Perhaps I am being pedantic, but that >>could<< be read as allowing the
't:root' property to be the URI of a Reply ... thereby starting "a new
discussion thread" whose subject is the Reply.  IMO, it would be a good
thing for the text of the spec made it clear that this was not allowed;
e.g. by saying that the 't:root' property MUST be the URI of an
annotation.

20)  I couldn't find anything in the Annotea Protocol spec that says
that a reply tree must be a strict tree.  Should a server ensure that
this is the case by testing for cycles, etc in POST / PUT requests?  Are
the 'root' and 'inReplyTo' properties required to be single valued?  If
the server is not required to check these things, is a client expected
to be able to cope with cycles and shared nodes in a response from a
w3c_reply_tree query.  IMO, server should be required to prevent cycles
and shared subtrees, or at least to filter them out of a w3c_reply_tree
response.






Reply | Threaded
Open this post in threaded view
|

Re: Comments on the draft W3C Annotatea specification

Stephen Crawley-2

And a couple more:

21)  In Section 2.1.2, the spec talks about using the HTTP Message
schema to encode XML-based formats such as XHTML, MATHML and SVG as
annotation bodies.  However, it is not clear whether this use of the
HTTP Message schema is mandatory or optional.  (I assume that it is
optional.)

22)  Section 2.3 does not clearly state how the server should respond to
a GET request for a 'body' URL.  If the original embedded annotation
body conforms to the HTTP Message schema, should the server respond to a
GET by decoding and sending the HTTP body?  What should it do if the
original body is does NOT conform to the HTTP Message schema?  What
should it do if the original body contains other RDF properties?
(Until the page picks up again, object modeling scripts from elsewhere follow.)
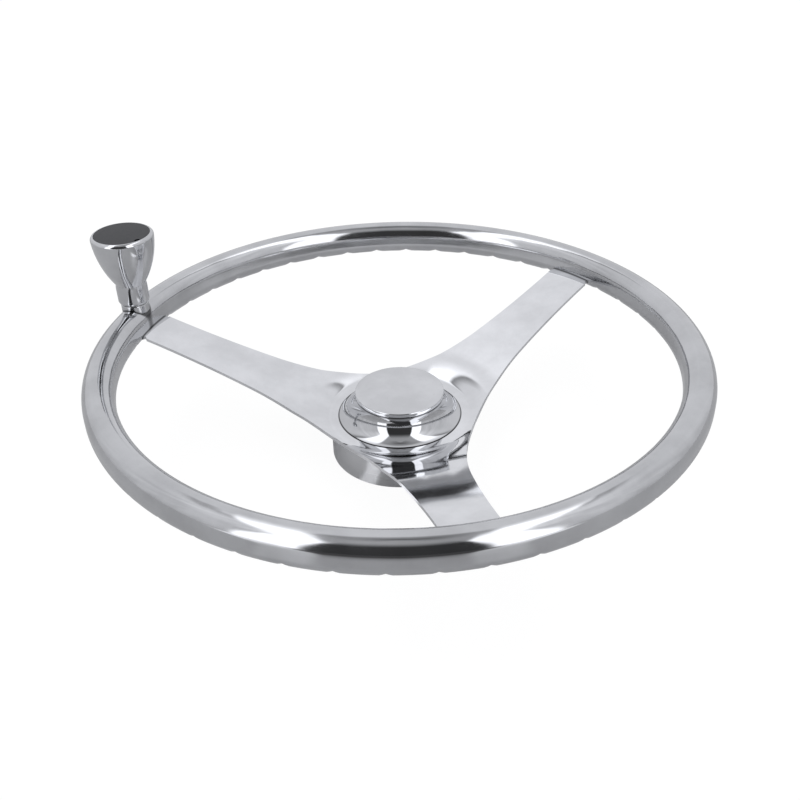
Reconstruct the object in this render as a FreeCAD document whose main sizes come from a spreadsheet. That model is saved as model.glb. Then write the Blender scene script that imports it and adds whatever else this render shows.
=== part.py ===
import FreeCAD, Part
import Sketcher
import math
import os
import re

# Polished stainless boat steering wheel: a hollow rim with finger grips pressed into its underside, one
# stamped three-armed spoke plate, a hub for a 3/4 inch taper shaft under a cove-sided centre cap, and a
# free-turning bell knob on a saddle collar.
# Frame: origin on the wheel's axis in the flat base of the hub, +Z towards the helmsman, one arm along -Y.

doc = FreeCAD.newDocument("boat_steering_wheel")
sizes = doc.addObject("Spreadsheet::Sheet", "sizes")
names = []


def dimension(name, value):
    """Put one driving dimension in the sheet, in millimetres, degrees or as a count."""
    row = len(names) + 1
    sizes.set(f"A{row}", name)
    sizes.set(f"B{row}", str(value))
    sizes.setAlias(f"B{row}", name)
    names.append(name)


def derived(name, formula):
    """Put a value in the sheet that follows from the dimensions above it."""
    dimension(name, f"={formula}")


# Rim: an oval tube, two half rounds joined by short straight sides
dimension("rim_height", 73.5)
dimension("rim_radius", 187.4)
dimension("rim_round", 9.6)
dimension("rim_side", 4.1)
dimension("rim_wall", 1.5)
dimension("grip_count", 48)
dimension("grip_depth", 1.4)
dimension("grip_fade", 2.3)
dimension("grip_reach", 10.0)
dimension("grip_flank", 40.0)
derived("grip_lip", "grip_depth / 4")

# Spoke plate: one dished sheet with a flat round centre. Its cone meets the rim's middle circle at arm_set
# below the rim's own middle
dimension("arm_count", 3)
dimension("plate_top", 27.5)
dimension("plate_sheet", 2.0)
dimension("arm_set", 1.6)
dimension("bend_reach", 48.0)
dimension("bend_round", 14.0)
derived("arm_slope", "atan((rim_height - arm_set - plate_top) / (rim_radius - bend_reach)) / 1deg")
dimension("notch_radius", 51.1)
dimension("waist_reach", 95.0)
dimension("waist_half", 20.7)
dimension("tip_half", 16.6)
dimension("flank_round", 191.0)
dimension("taper_round", 680.0)
dimension("relief_radius", 1.5)
dimension("weld_leg", 2.8)
dimension("weld_drop", 2.4)

# Hub: a cast core with the taper bore, a spun skirt round it and six screws through the plate
dimension("skirt_radius", 46.2)
dimension("skirt_wall", 1.2)
dimension("spigot_radius", 30.0)
dimension("flange_radius", 41.0)
dimension("flange_depth", 9.0)
dimension("boss_radius", 22.0)
dimension("base_recess", 0.5)
dimension("neck_radius", 17.0)
dimension("neck_top", 36.0)
dimension("taper_radius", 9.525)
dimension("taper_ratio", 12.0)
dimension("taper_top", 24.0)
dimension("thread_hole", 7.0)
dimension("nut_seat", 28.0)
dimension("nut_recess", 13.5)
dimension("key_width", 4.76)
dimension("key_depth", 2.4)
dimension("screw_count", 6)
dimension("screw_circle", 23.5)
dimension("screw_radius", 2.5)
dimension("screw_length", 10.0)
dimension("head_radius", 4.5)
dimension("head_height", 2.8)
dimension("socket_radius", 1.7)
dimension("socket_depth", 1.6)
dimension("location_gap", 0.1)

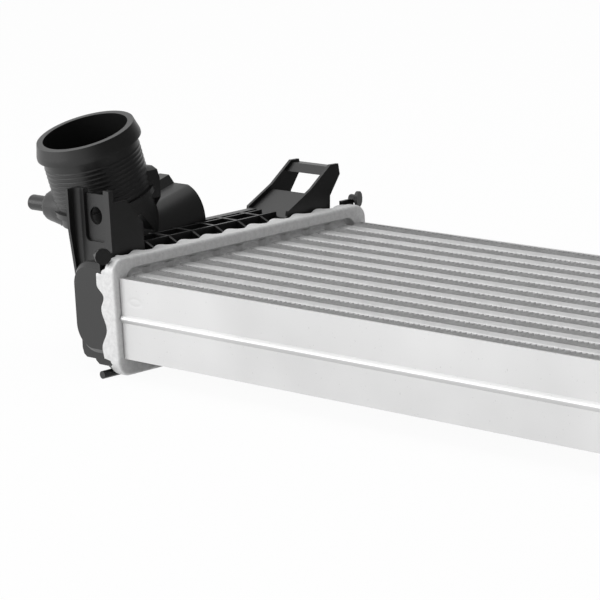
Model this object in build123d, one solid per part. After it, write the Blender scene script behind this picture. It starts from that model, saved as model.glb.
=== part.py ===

23)  Section 2.3. should include examples showing how the server
responds to GET requests.

24)  Section 2.1.2 contains the words "[t]he authors have not decided
whether to move to using that mechanism.".

25)  There should be a way for a client to TELL the server to respond a
GET request for a 'body' URI by sending the body as RDF ... not
withstanding the use of the HTTP Message schema.